As such, I see the Tech New Deal as an attempt to counter existing pro-market, techno-optimist impulses on the right and create an ideological permission structure for massive government intervention to support cultural right-wingers of a certain type. Mercatus tech policy scholar Adam Thierer put it this way in a tweet storm: “What Claremont wants is a radical, paternalistic, Washington-knows-best regime that lets bureaucrats in the Swamp completely remake the future according to some grandiose central plan for what constitutes ‘American Greatness.’ There’s nothing remotely ‘conservative’ about it.”
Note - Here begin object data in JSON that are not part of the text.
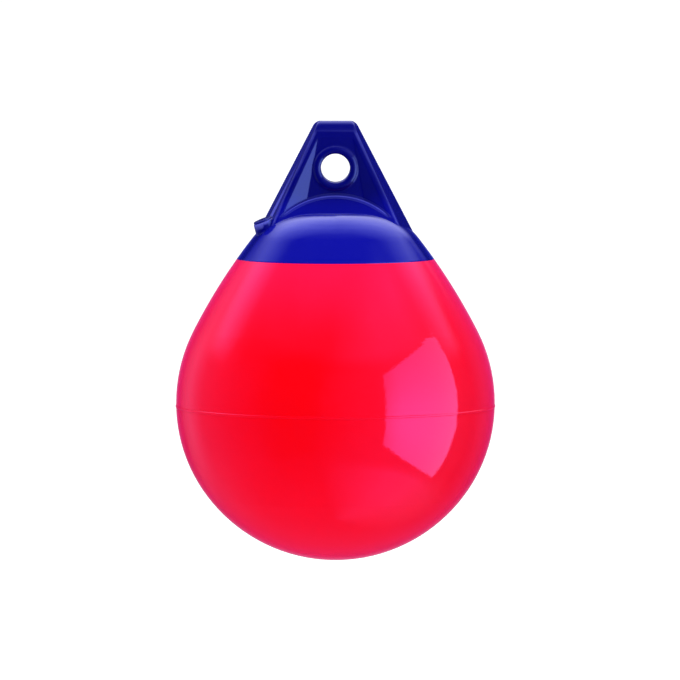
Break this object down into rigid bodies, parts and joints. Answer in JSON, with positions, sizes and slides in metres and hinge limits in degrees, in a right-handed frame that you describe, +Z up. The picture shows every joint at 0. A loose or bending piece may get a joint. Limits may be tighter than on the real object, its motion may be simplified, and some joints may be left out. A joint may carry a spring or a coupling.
{
  "type": "inflatable mooring buoy",
  "caption": "Inflatable teardrop mooring and fender buoy with a moulded rope eye end and an inflation valve.",
  "frame": {"origin": "centre of the rope eye, on the buoy's axis", "axes": "+Z up along the buoy's axis, from the ball towards the rope eye; +Y along the eye's hole; X across the flat of the eye plate, with the valve on the -X shoulder"},
  "size_m": [0.2808, 0.2808, 0.3859],
  "materials": {
    "hull_vinyl": "glossy moulded vinyl",
    "end_vinyl": "glossy moulded vinyl",
    "valve_nylon": "moulded blue nylon",
    "valve_rubber": "black rubber"
  },
  "bodies": {
    "root": {"hull": "hull_vinyl", "rope_hold": "end_vinyl", "valve_body": "valve_nylon", "valve_washer": "valve_rubber", "valve_screw": "valve_nylon"}
  },
  "joints": []
}
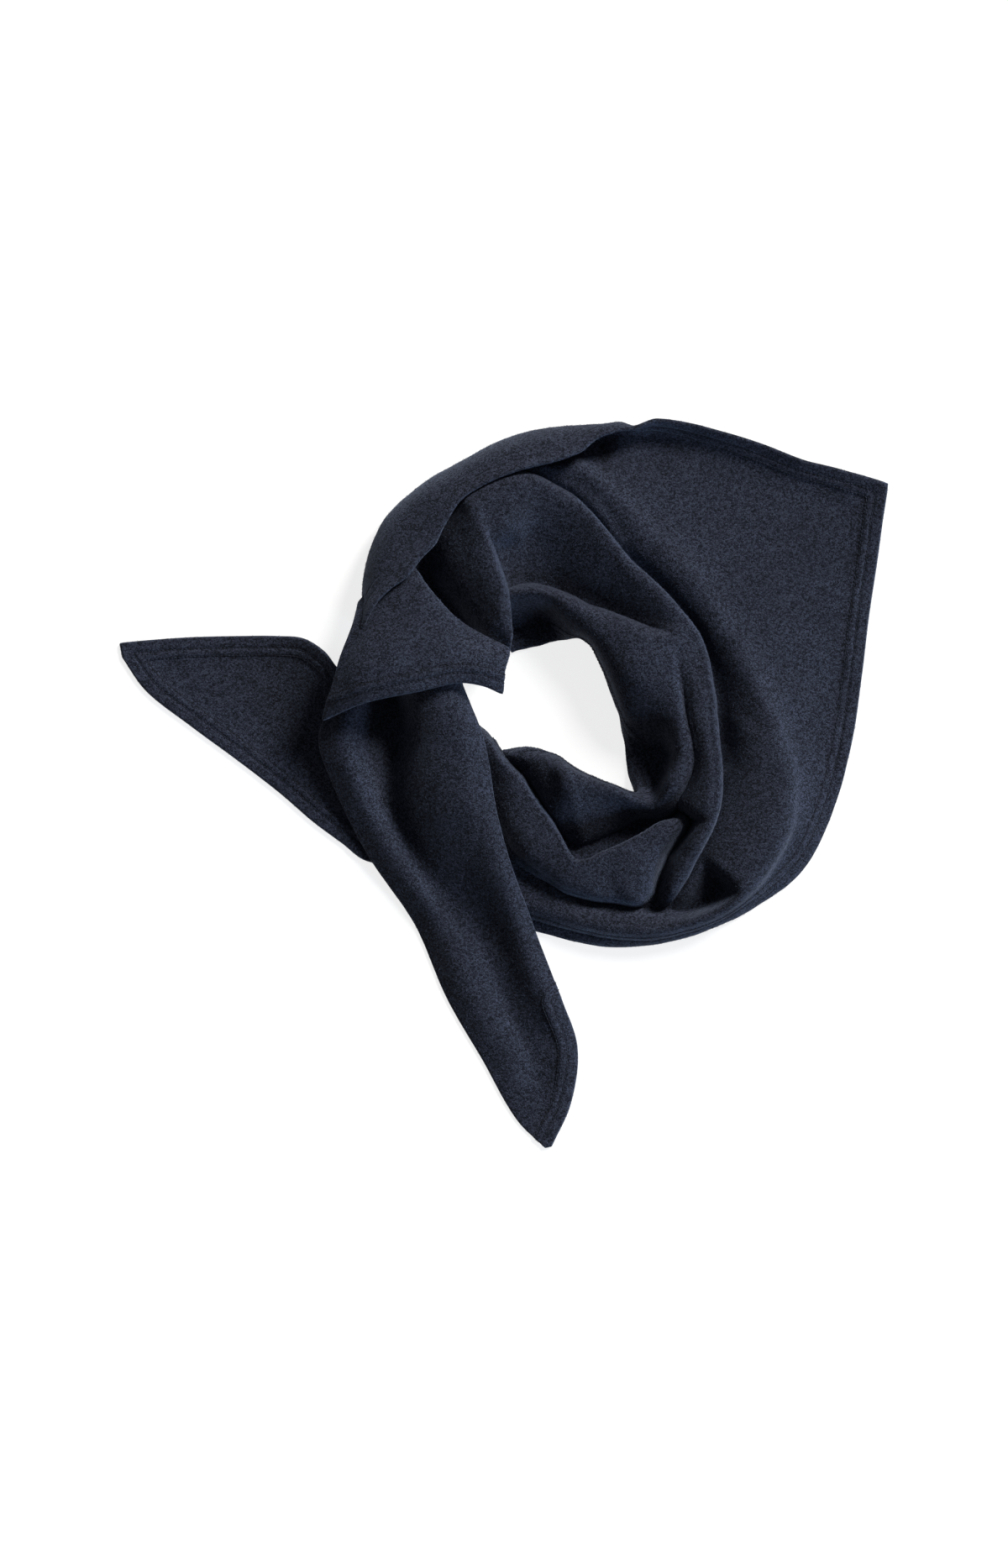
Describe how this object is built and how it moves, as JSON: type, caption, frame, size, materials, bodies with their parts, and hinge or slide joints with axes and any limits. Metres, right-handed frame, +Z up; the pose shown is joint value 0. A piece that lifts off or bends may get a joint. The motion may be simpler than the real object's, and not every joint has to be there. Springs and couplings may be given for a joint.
{
  "type": "knitted triangle scarf",
  "caption": "Navy wool-knit triangle scarf with topstitched hems, wound into a loose neck loop and laid flat with both tails out.",
  "frame": {"origin": "middle of the laid scarf's outline, on the surface it lies on", "axes": "+Z up from the surface; +X towards the right-angle point; +Y towards the turned-over edge, away from the hanging tail"},
  "size_m": [0.6376, 0.6058, 0.0585],
  "materials": {
    "wool_knit": "matte milled wool knit, dark navy melange"
  },
  "bodies": {
    "root": {"inner_roll_top": "wool_knit", "inner_roll_side": "wool_knit", "inner_roll_low": "wool_knit", "crossing_fold": "wool_knit", "collar_fold_top": "wool_knit", "collar_fold_side": "wool_knit", "collar_fold_low": "wool_knit", "crossing_strip": "wool_knit", "lower_arc": "wool_knit", "point_panel_top": "wool_knit", "point_panel_side": "wool_knit", "outer_fold_top": "wool_knit", "turned_edge": "wool_knit", "left_tail": "wool_knit", "crossing_layers": "wool_knit", "crossing_flap": "wool_knit", "down_tail": "wool_knit"}
  },
  "joints": []
}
Indeed, one of the least conservative aspects of the Tech New Deal is its rejection of reality. Is conservative speech being suppressed? Only if conservative speech now includes white supremacism. Sure hope not. A recent Wall Street Journal analysis found “Google’s results in organic search and news for a number of hot-button terms and politicians’ names showed prominent representation of both conservative and liberal news outlets.” And fears of “woke capital” must sound terribly silly to LGBTQ YouTubers currently suing YouTube over alleged discrimination. Perhaps they are now thinking up their own big-government Tech New Deal.

Once again, Thierer: “As @vpostrel taught us 20 years ago in ‘The Future and Its Enemies,’ there are those who believe in dynamism and those who believe in stasis. Party and ideological affiliations are meaningless when it comes to thinking about the future, innovation, and progress.”